There was discussion of whether or not this turned the request into an actual POST (and thus perhaps mitigating some of the RESTful concerns).
The encoding and actual transmission of the data was TBD. Is the data pre-encoded? Does it get form-encoded by the browser? Do we need to specify a MIME type? Does the data go in the body of the request, or in a separate header? etc.
The RESTful impact was acknowledged as significant but the advantages of the approach are compelling enough to (we think) take this idea very seriously.
This may not work too well since the back button triggers a modal dialog on some browsers after post data has been submitted.

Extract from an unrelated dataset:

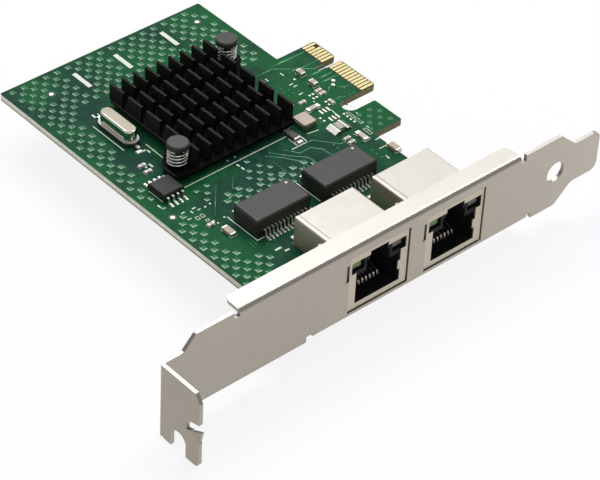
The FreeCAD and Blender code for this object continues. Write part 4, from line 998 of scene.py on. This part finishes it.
def add_coil(bm, start, end, low, high):
    """One coil of round wire in the upright box from start to end, from height low to high."""
    wire = SPRING_WIRE / 2000
    middle = (start + end) / 2
    radius = (end.x - start.x) / 2 - wire
    steps = round(SPRING_TURNS * SPRING_STEPS)
    rings = []
    for step in range(steps + 1):
        share = step / steps
        around = 2 * math.pi * SPRING_TURNS * share
        level = low + wire + (high - low - 2 * wire) * share
        ring = []
        for reach, rise in circle(radius, level, wire, SPRING_SIDES):
            ring.append(bm.verts.new((
                middle.x + reach * math.cos(around),
                middle.y + reach * math.sin(around),
                rise,
            )))
        rings.append(ring)
    for one, two in zip(rings, rings[1:]):
        join_rings(bm, one, two)
    for face in bm.faces:
        face.smooth = True
    bm.faces.new(rings[0][::-1])
    bm.faces.new(rings[-1])


def pin_springs():
    """Round wire coils between the heat sink's lugs and the heads of the push pins."""
    low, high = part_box("push_pin_springs")
    bm = bmesh.new()
    for start, end in islands(NODES["push_pin_springs"]):
        add_coil(bm, start, end, low.z, high.z)
    bmesh.ops.recalc_face_normals(bm, faces=bm.faces)
    piece = add_piece("push_pin_coils", bm, "spring_steel")
    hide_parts("push_pin_springs")
    return piece


LABEL_SHARE_X = 0.52
LABEL_SHARE_Y = 0.92
LABEL_HEIGHT = 0.03


def fuse_label():
    """Plain pale plate on the fuse's body."""
    low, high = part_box("fuse_body")
    bm = bmesh.new()
    middle = on_card((low + high) / 2)
    size = (high - low) * 1000
    top = on_card(high).z
    add_pad(bm, middle.x, middle.y, size.x * LABEL_SHARE_X, size.y * LABEL_SHARE_Y, LABEL_HEIGHT, top)
    return add_piece("fuse_label", bm, "fuse_label")


pin_springs()
fuse_label()
board_dots()
board_vias()
board_traces()
fiducials()
board_marks()
body_dots()
lead_solder()


# Floor, light and camera

# Lengths below are in metres
FLOOR_HALF = 3.0
FLOOR_GAP = 0.0002
FLOOR_COLOUR = (0.92, 0.92, 0.92, 1)
FLOOR_ROUGHNESS = 0.9
# Share of white in the floor for the camera, mirrors and glass; the rest shows the card's shadow
FLOOR_WHITE = 0.86


def join_values(tree, operation, one, two):
    """Output of a maths node for two outputs, or for an output and a number."""
    node = tree.nodes.new("ShaderNodeMath")
    node.operation = operation
    tree.links.new(one, node.inputs[0])
    if isinstance(two, float):
        node.inputs[1].default_value = two
    else:
        tree.links.new(two, node.inputs[1])
    return node.outputs[0]


def floor_material():
    """Pale paint that keeps the card's shadow and looks white to the camera, mirrors and glass."""
    material = bpy.data.materials.new("floor_paint")
    material.use_nodes = True
    tree = material.node_tree
    shader = tree.nodes["Principled BSDF"]
    shader.inputs["Base Color"].default_value = FLOOR_COLOUR
    shader.inputs["Roughness"].default_value = FLOOR_ROUGHNESS
    glow = tree.nodes.new("ShaderNodeEmission")
    glow.inputs["Strength"].default_value = 1.0
    ray = tree.nodes.new("ShaderNodeLightPath").outputs
    seen = join_values(tree, "MAXIMUM", ray["Is Camera Ray"], ray["Is Transmission Ray"])
    seen = join_values(tree, "MAXIMUM", seen, ray["Is Glossy Ray"])
    blend = tree.nodes.new("ShaderNodeMixShader")
    tree.links.new(join_values(tree, "MULTIPLY", seen, FLOOR_WHITE), blend.inputs[0])
    tree.links.new(shader.outputs[0], blend.inputs[1])
    tree.links.new(glow.outputs[0], blend.inputs[2])
    tree.links.new(blend.outputs[0], tree.nodes["Material Output"].inputs["Surface"])
    return material


def make_floor():
    """Plain pale floor under the card."""
    level = cad_box[0][2] - FLOOR_GAP
    corners = [(sx * FLOOR_HALF, sy * FLOOR_HALF, level) for sx, sy in CORNERS]
    mesh = bpy.data.meshes.new("floor")
    mesh.from_pydata(corners, [], [(0, 1, 2, 3)])
    mesh.materials.append(floor_material())
    floor = bpy.data.objects.new("floor", mesh)
    bpy.context.scene.collection.objects.link(floor)


ROOM_COLOUR = (0.98, 0.99, 1.0, 1)
ROOM_LIGHT = 0.38


def make_world():
    """Soft grey room light, the same in every direction."""
    world = bpy.data.worlds.new("studio")
    bpy.context.scene.world = world
    world.use_nodes = True
    soft = world.node_tree.nodes["Background"]
    soft.inputs["Color"].default_value = ROOM_COLOUR
    soft.inputs["Strength"].default_value = ROOM_LIGHT


LAMP_TARGET = Vector((-0.04, -0.02, 0.0))
# Direction from the card, distance, side and power
LAMPS = {
    "key": ((0.15, 0.55, 0.82), 1.2, 0.45, 6.6),
    "side": ((0.53, 0.1, 0.85), 1.2, 0.3, 3.6),
    "sheen": ((0.527, 0.558, 0.641), 1.2, 0.8, 2.0),
    "fill": ((-0.6, -1.0, 0.5), 1.4, 0.8, 2.0),
}


def make_lamp(name, direction, distance, size, power):
    """Square soft lamp in this direction from the card, facing it."""
    light = bpy.data.lights.new(name, "AREA")
    light.energy = power
    light.size = size
    lamp = bpy.data.objects.new(name, light)
    way = Vector(direction).normalized()
    lamp.location = LAMP_TARGET + way * distance
    lamp.rotation_euler = way.to_track_quat("Z", "Y").to_euler()
    bpy.context.scene.collection.objects.link(lamp)


CAMERA_PLACE = Vector((-0.338330, -0.348568, 0.352966))
CAMERA_RIGHT = Vector((0.750639, -0.659258, 0.043816))
CAMERA_FORWARD = Vector((0.527431, 0.557956, -0.640704))
LENS_LENGTH = 162.0
SENSOR_WIDTH = 36.0


def make_camera():
    """Camera at the photograph's place, fitted to the bracket and the board."""
    data = bpy.data.cameras.new("camera")
    data.lens = LENS_LENGTH
    data.sensor_width = SENSOR_WIDTH
    data.clip_start = 0.05
    data.clip_end = 20
    camera = bpy.data.objects.new("camera", data)
    up = CAMERA_RIGHT.cross(CAMERA_FORWARD).normalized()
    turn = Matrix((CAMERA_RIGHT, up, -CAMERA_FORWARD)).transposed()
    camera.matrix_world = Matrix.Translation(CAMERA_PLACE) @ turn.to_4x4()
    bpy.context.scene.collection.objects.link(camera)
    bpy.context.scene.camera = camera


make_floor()
make_world()
for name, lamp in LAMPS.items():
    make_lamp(name, *lamp)
make_camera()
bpy.context.scene.view_settings.view_transform = "Standard"

bpy.context.view_layer.update()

One idea is a variant on this "postdata" approach, which would be to add a mechanism to the browser to allow us to create form POSTs and explicitly indicate that they don't need user intervention/approval. We could then create a form with a target of the child iframe and POST to the server. This would have the advantage of being a purely client-side modification that required no changes to the protocol or the server implementations. Of course, it would work for iframes but not img, script, css, etc. (It probably works for <a> since that triggers a navigation).
Some combination of replaceState() and postdata="" seems like the best short-term way forward. Of course, postdata="" has a roll-out problem for adoption.
We would supplement this with either a CSP directive or an ad-hoc header for shortening the Referer on the originating document, with the decision being made based on how comfortable we are with the maturity and stability of CSP. It was TBD whether or not this header would still cascade into child iframes.
We think that Shorten-Referer and/or a CSP-based equivalent is compelling enough on its own as a way to migrate people away from Referers to continue to pursue it in addition to the above ideas.
Dirk and/or David to write up and circulate notes (done, posted here ;).
All of us to continue thinking about the pros and cons of the various approaches.